En la película Amadeus, el compositor Antonio Salieri interpreta algo de su música para un sacerdote, el cual confiesa avergonzado que no la reconoce. «¿Y esta?», dice Salieri, tocando una conocida melodía. «No sabía que usted escribió esa», dice el sacerdote. «Yo no —respondió Salieri—, ¡fue Mozart!». Los espectadores descubren que el éxito de Mozart había causado una profunda envidia en Salieri, al punto de tener que ver con su muerte.
Una canción yace en el corazón de otra historia de envidia.
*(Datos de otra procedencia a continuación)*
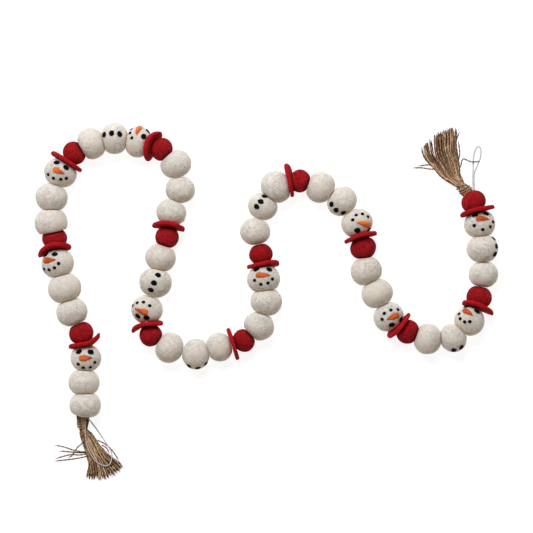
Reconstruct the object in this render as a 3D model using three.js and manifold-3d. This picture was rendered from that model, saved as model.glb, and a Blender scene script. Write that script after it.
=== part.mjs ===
// A felt snowman garland, laid out on a flat surface in three loose waves.
//
// Thirteen snowmen are threaded end to end on one string. Each has three balls of white wool
// felt, a flat red felt brim and a smaller red felt ball as the crown of its hat. A jute
// tassel closes each end, and the ends of the string stand out there as hanging loops.
//
// Millimetres, +Z up. The garland lies on z = 0, and the origin is below its middle.

import * as THREE from 'three';
import { mergeVertices } from 'three/addons/utils/BufferGeometryUtils.js';
import Module from 'manifold-3d';

const wasm = await Module();
wasm.setup();

// Driving dimensions
const GAP = 0.3;                // left between pieces that press on each other
const BRIM_GAP = 0.6;           // the same between a head and its bent brim
const BALL_SETTLE = 0.5;        // how far a ball's underside is flattened by its weight
const LEAST_REACH = 0.92;       // a ball's reach along the string, as a share of its radius,
const MOST_REACH = 1.06;        // is between these: it bulges out to a neighbour further off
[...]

Después de la victoria de David sobre Goliat, los israelitas cantaron: «Saúl hirió a sus miles, y David a sus diez miles» (1 Samuel 18:7). La comparación no le cayó bien al rey Saúl. Envidioso y con temor a perder su trono (vv. 8-9), comienza a perseguir a David, intentando matarlo.
Nosotros también solemos ser tentados a envidiar a quienes tienen talentos similares o mayores a los nuestros. Y ya sea buscándoles errores o minimizando su éxito, también podemos intentar dañar a nuestros «rivales».
Saúl había sido elegido por Dios para su labor (10:6-7, 24), lo cual tendría que haberle dado seguridad en lugar de envidia. Como cada uno tiene su llamado particular (Efesios 2:10), tal vez la mejor manera de vencer la envidia sea dejar de compararnos y celebrar los éxitos unos de otros.